Coming back is also not easy, the shuttles do not come back to the Olive checkpoint, so you have to change buses and pay money. His wife has a blue certificate, but decided not to come this year because there is no festive feeling in the old city, most of the shops are closed and the streets are empty.

  • The second fellow - also a resident of Azaria - was standing by the checkpoint’s exit, waiting for a fellow traveler. His wife does not have a magnetic card and did not want to start the tedious process. It’s useless to even think about going out as a family as the situation is dangerous and unsuitable for children.

We moved to the Palestinian side, and immediately saw that the long marching paths from the first checkpoints were empty. At the exit from the parking lot on the Palestinian side, two positions are manned, and there is no separation between men and women.
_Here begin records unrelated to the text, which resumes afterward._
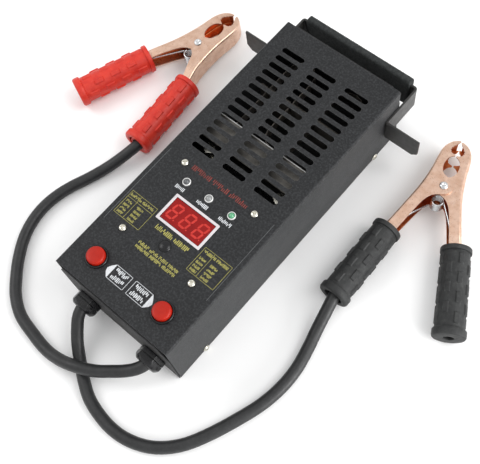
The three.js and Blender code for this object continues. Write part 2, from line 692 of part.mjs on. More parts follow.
// A moulded sleeve over a leg, with a collar at both ends and a hole in its end wall.
// It is stretched taller where the leg is tall, and round again at its end.
function sleeve(slide, hole) {
  const { length, body, collar, rear, bore, endWall, stretch } = SLEEVE;
  const shape = ring([[collar, 0], [collar, 4], [body, 4.6], [body + 0.3, length - 7], [rear, length - 6],
    [rear, length - 1], [rear - 1, length], [hole, length], [hole, length - endWall],
    [bore, length - endWall], [bore, 0]], 20);
  // The profile stands along +Z; laid down, it points along -Y, and is then turned to follow the leg.
  const turned = shape.rotateX(Math.PI / 2);
  const position = turned.attributes.position;
  for (let i = 0; i < position.count; i += 1) {
    const along = Math.max(0, Math.min(1, -position.getY(i) / length));
    position.setZ(i, position.getZ(i) * (1 + stretch * (1 - along)));
  }
  turned.rotateZ(-legAngle);
  const [x, y] = besideLeg(slide, 0);
  return turned.translate(x, y, 0);
}

function mirrorX(geometry) {
  const flipped = geometry.clone().scale(-1, 1, 1);
  return closed(flipped);
}

const CLAMPS = {
  red: { pivot: [-129.8, 94.7], turn: -10.5, cableAtRight: true, slide: -1.5, freeSlide: 6, ajar: 3.2,
    springRise: 0, grip: finish.redGrip },
  black: { pivot: [122.3, 110.6], turn: 15.4, cableAtRight: false, slide: 16, freeSlide: 12.4, ajar: -0.8,
    springRise: 3, grip: finish.blackGrip },
};

for (const [side, clamp] of Object.entries(CLAMPS)) {
  const frame = new THREE.Group();
  frame.position.set(clamp.pivot[0], clamp.pivot[1], CLAMP.pivotHeight);
  frame.rotation.z = THREE.MathUtils.degToRad(clamp.turn);
  tester.add(frame);
  const swing = new THREE.Group();
  swing.rotation.z = THREE.MathUtils.degToRad(clamp.cableAtRight ? clamp.ajar : -clamp.ajar);
  frame.add(swing);
  const hand = (geometry) => (clamp.cableAtRight ? mirrorX(geometry) : geometry);
  const other = (geometry) => (clamp.cableAtRight ? geometry : mirrorX(geometry));
  const cableLeg = clampHalf(CLAMP.height, clamp.slide, clamp.slide + SLEEVE.length - 16);
  const freeEnd = clamp.freeSlide + SLEEVE.length - SLEEVE.endWall - 0.6;
  const freeLeg = clampHalf(CLAMP.nested, clamp.freeSlide, freeEnd);
  add(`${side}_clamp_cable_jaw`, hand(cableLeg), finish.copper(), frame);
  add(`${side}_clamp_free_jaw`, other(freeLeg), finish.copper(), swing);
  add(`${side}_clamp_rivet`, clampRivet(), finish.zinc(), frame);
  add(`${side}_clamp_spring`, hand(clampSpring(clamp.springRise)), finish.zinc(), frame);
  add(`${side}_clamp_cable_sleeve`, hand(sleeve(clamp.slide, SLEEVE.cableHole)), clamp.grip(), frame);
  add(`${side}_clamp_free_sleeve`, other(sleeve(clamp.freeSlide, SLEEVE.freeHole)), clamp.grip(), swing);
}

// ---------------------------------------------------------------- cables

const FLOOR_Z = 5.3;
const gland = (x) => [[x, CABLE.innerEnd - GAP, GLAND.z], [x, -141, GLAND.z]];

// The routes run from the glands over the surface and into the clamps' sleeves; red passes over black once.
const ROUTES = {
  black: [...gland(GLANDS.black), [-34.9, -148.6, 19.8], [-32.7, -155, 18.1], [-28.4, -161.2, 15.2],
    [-23.4, -167.5, 11.8], [-17.3, -173.7, 7.9], [-8.2, -180.8, FLOOR_Z], [3.4, -188.4, FLOOR_Z],
    [16, -194.8, FLOOR_Z], [38.1, -199.3, FLOOR_Z], [55.5, -198.4, FLOOR_Z], [71.5, -193, FLOOR_Z],
    [84, -184.6, FLOOR_Z], [95, -172.2, FLOOR_Z], [104, -155.6, FLOOR_Z], [112.5, -135, FLOOR_Z],
    [119.8, -113.1, FLOOR_Z], [123, -93.9, FLOOR_Z], [122.8, -75.1, FLOOR_Z], [119.4, -57, FLOOR_Z],
    [115.9, -42.5, 6.6], [113.1, -28, 10.2], [110.8, -15.8, 13], [109.4, -7, 13.4]],
  red: [...gland(GLANDS.red), [34.9, -148.6, 20], [31.6, -155.2, 18.9], [25.4, -161.9, 17.6],
    [17.2, -168.8, 17], [9.7, -174.8, 16.7], [1.3, -179.8, 16.5], [-8.3, -184, 15.9], [-20.1, -187.5, 12],
    [-33.6, -189.4, 7.6], [-44.5, -189.2, 5.7], [-56, -187.6, FLOOR_Z], [-77, -183.2, FLOOR_Z],
    [-92.5, -174.5, FLOOR_Z], [-105, -162.6, FLOOR_Z], [-116.6, -148.5, FLOOR_Z], [-125.6, -134, FLOOR_Z],
    [-131, -119, FLOOR_Z], [-132.9, -104.5, FLOOR_Z], [-131.6, -89.6, FLOOR_Z], [-127.6, -75, FLOOR_Z],
    [-121.6, -60, FLOOR_Z], [-115.4, -43, 6.4], [-110.2, -28, 9.6], [-106.4, -14, 12.8], [-105.2, -5, 13.2]],
};

for (const [side, route] of Object.entries(ROUTES)) {
  add(`cable_${side}`, tube(route, CABLE.radius, CABLE.sides, 44), finish.rubber());
  const x = GLANDS[side];
  const post = POSTS[x < 0 ? 'left' : 'right'];
  const lead = [[x, CABLE.innerEnd, GLAND.z], [x, -120, GLAND.z], [x, -90, 12], [x, -50, 12], [x, -20, 16],
    [post, -6, 26], [post, 1, 38], [post, 5, 40]];
  add(`inner_lead_${side}`, tube(lead, CABLE.radius - 1, 8, 10), finish.rubber());
}

export default tester;
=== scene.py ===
import json
import math
import random

import bmesh
import bpy
from mathutils import Matrix, Vector, noise


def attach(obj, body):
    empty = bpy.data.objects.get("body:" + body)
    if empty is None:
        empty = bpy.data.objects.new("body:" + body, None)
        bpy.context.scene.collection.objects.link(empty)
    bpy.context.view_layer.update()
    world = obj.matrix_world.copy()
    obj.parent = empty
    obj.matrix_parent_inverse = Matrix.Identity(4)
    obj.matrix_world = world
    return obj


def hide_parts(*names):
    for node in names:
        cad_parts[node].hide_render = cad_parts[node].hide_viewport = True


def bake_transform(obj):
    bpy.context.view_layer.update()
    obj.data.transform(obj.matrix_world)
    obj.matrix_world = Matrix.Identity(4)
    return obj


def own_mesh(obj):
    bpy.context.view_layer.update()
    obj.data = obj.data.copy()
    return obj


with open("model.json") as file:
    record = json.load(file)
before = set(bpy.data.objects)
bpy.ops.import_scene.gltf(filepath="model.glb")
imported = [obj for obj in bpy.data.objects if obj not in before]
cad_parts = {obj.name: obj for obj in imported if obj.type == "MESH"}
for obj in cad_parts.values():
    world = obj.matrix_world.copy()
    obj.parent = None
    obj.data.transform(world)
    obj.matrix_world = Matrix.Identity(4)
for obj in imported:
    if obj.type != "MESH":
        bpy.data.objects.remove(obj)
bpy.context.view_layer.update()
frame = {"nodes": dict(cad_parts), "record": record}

MM = 0.001
SLOT_OF = {row["node"]: row["material_slot"] for row in frame["record"]["subparts"]}
draw = random.Random(7)


# -------- camera, light and floor

def add_camera():
    right = Vector((0.7510, 0.6525, -0.1007))
    up = Vector((-0.57134, 0.71870, 0.39629))
    back = Vector((0.33098, -0.24009, 0.91259))
    data = bpy.data.cameras.new("camera")
    data.lens = 60.37
    data.sensor_width = 36
    data.clip_start = 0.01
    camera = bpy.data.objects.new("camera", data)
    bpy.context.scene.collection.objects.link(camera)
    pose = Matrix((right, up, back)).transposed().to_4x4()
    pose.translation = Vector((0.23367, -0.17546, 0.60916))
    camera.matrix_world = pose
    bpy.context.scene.camera = camera


def add_area(name, place, aim, size, energy):
    data = bpy.data.lights.new(name, "AREA")
    data.size = size
    data.energy = energy
    lamp = bpy.data.objects.new(name, data)
    lamp.location = place
    lamp.rotation_euler = (Vector(aim) - Vector(place)).to_track_quat("-Z", "Y").to_euler()
    bpy.context.scene.collection.objects.link(lamp)


def add_studio():
    world = bpy.data.worlds.new("studio")
    world.use_nodes = True
    sky = world.node_tree.nodes["Background"]
    sky.inputs["Color"].default_value = (1, 1, 1, 1)
    sky.inputs["Strength"].default_value = 0.88
    scene = bpy.context.scene
    scene.world = world
    scene.view_settings.view_transform = "Standard"
    add_area("far_right", (1.6, 1.0, 2.2), (0, 0, 0), 1.5, 30)
    add_area("near_left", (-1.9, -0.7, 2.1), (0, 0, 0), 1.5, 20)
    add_area("low_right", (2.4, 0.2, 0.55), (0, 0, 0.03), 1.2, 48)
    bpy.ops.mesh.primitive_plane_add(size=6, location=(0, 0, -0.0004))
    floor = bpy.context.object
    floor.name = "floor"
    paper, tree, shader = principled("floor_paper")
    set_inputs(tree, shader, {"Base Color": (0.97, 0.97, 0.97, 1), "Roughness": 0.9})
    floor.data.materials.append(paper)


# -------- materials

def principled(name):
    material = bpy.data.materials.new(name)
    material.use_nodes = True
    return material, material.node_tree, material.node_tree.nodes["Principled BSDF"]


def set_inputs(tree, node, inputs):
    """Each input gets a value, or a link from another node's output."""
    for key, value in inputs.items():
        if isinstance(value, bpy.types.NodeSocket):
            tree.links.new(value, node.inputs[key])
        else:
            node.inputs[key].default_value = value


def add_node(tree, kind, output, inputs, **settings):
    node = tree.nodes.new("ShaderNode" + kind)
    for key, value in settings.items():
        setattr(node, key, value)
    set_inputs(tree, node, inputs)
    return node.outputs[output]


def noise_node(tree, place, scale, detail=4.0, rough=0.55):
    return add_node(tree, "TexNoise", "Fac",
                    {"Vector": place, "Scale": scale, "Detail": detail, "Roughness": rough})


def ramp_node(tree, source, low_color, high_color, low, high):
    """Blends from one color to the other between two values of the source."""
    color = add_node(tree, "ValToRGB", "Color", {"Fac": source})
    for element, position, value in zip(color.node.color_ramp.elements, (low, high), (low_color, high_color)):
        element.position = position
        element.color = (*value, 1)
    return color


def range_node(tree, source, low, high, from_low=0.3, from_high=0.7):
    return add_node(tree, "MapRange", "Result", {"Value": source, "From Min": from_low,
                                                 "From Max": from_high, "To Min": low, "To Max": high})


def mix_color(tree, share, first, second):
    return add_node(tree, "Mix", "Result", {"Factor": share, "A": first, "B": second}, data_type="RGBA")


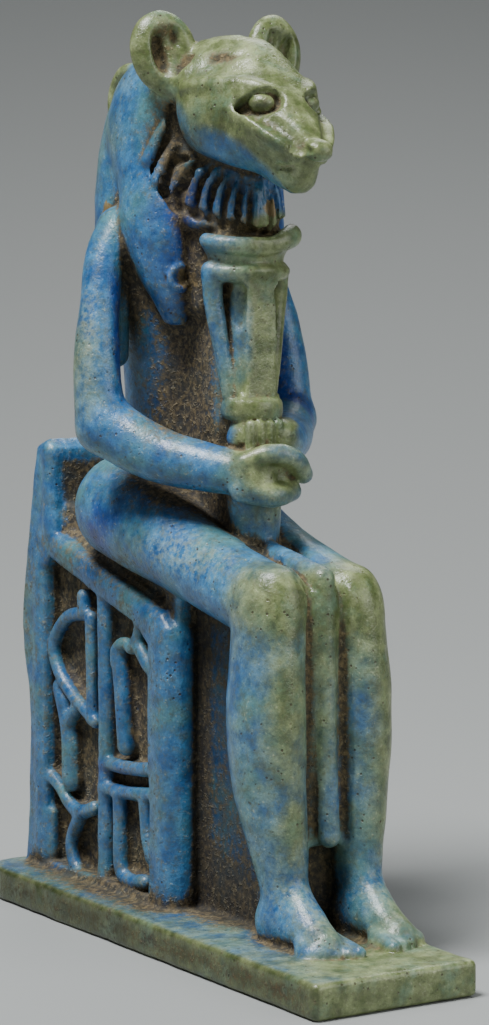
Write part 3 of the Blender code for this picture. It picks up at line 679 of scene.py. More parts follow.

But this is not a problem - because people just don't come!


The soldiers, however, were there in abundance. Most of them are the border guards and the crossing unit, among them also quite a few well-equipped female soldiers proud of their combat status.

  • Many weapons are brandished or sometimes drawn, and there is also a female police officer unlike before, who was completely subordinate to the decisions of the controlling male border guard.
  • The attitude towards us is very hostile, ranging from comments about how much money we make as we stand, watch and disturb, to a crooked assertion that we’re endangering them, because when they attend to us while turning their backs to the positions and a possible attack. The conclusion is, we are harming the dangerous operational mission, and we must not stand close to the transit and inspection area, just go up to watch. There, in the area of ​​the stand, there are three more dense groups of soldiers and women, the Yamam and the border police, in a loose formation of inaction…
  • We were happy to see that the restrooms are renovated and cleaner than ever! There's nothing like a long shutdown and minimal permits for prayers to improve their situation.
  • At a quarter past 11, the mobile barriers began to be loaded in preparation for the closing of the checkpoint. At 11 it was all over.

Just then, a group of senior commanders from all the many units surrounding Jerusalem arrived to review the situation. It seemed that in their honor a few more were allowed to pass at the last minute, to demonstrate the success of the operation. We received a logical explanation for the super-early closing - because of the winter clock, the prayer starts at 12:15 and there is no way that those who want to pass after 11 will arrive for the prayer on time... and we also discovered, by the way, that permits were only issued to about 15,000 Palestinians from the territories. According to the commander’s version, the reason is that it is the number of Palestinians who were registered.

And we ask - does it make sense that out of at least a million and more Palestinian men and women in the West Bank who were allowed to come to prayer, only 12,000 would register to reach the coveted occasion at Al Aqsa? Is it caused by fear of getting in trouble and the atmosphere of gloom prevailing on the Palestinian street this Ramadan, or did the administration and the security services also activate an additional bureaucratic filter that was not announced to reach the desired number of 15,000?

We received the disturbing number of only 500 passes from 6 in the morning until closing at 11 from the shuttle conductors at the exit of the checkpoint.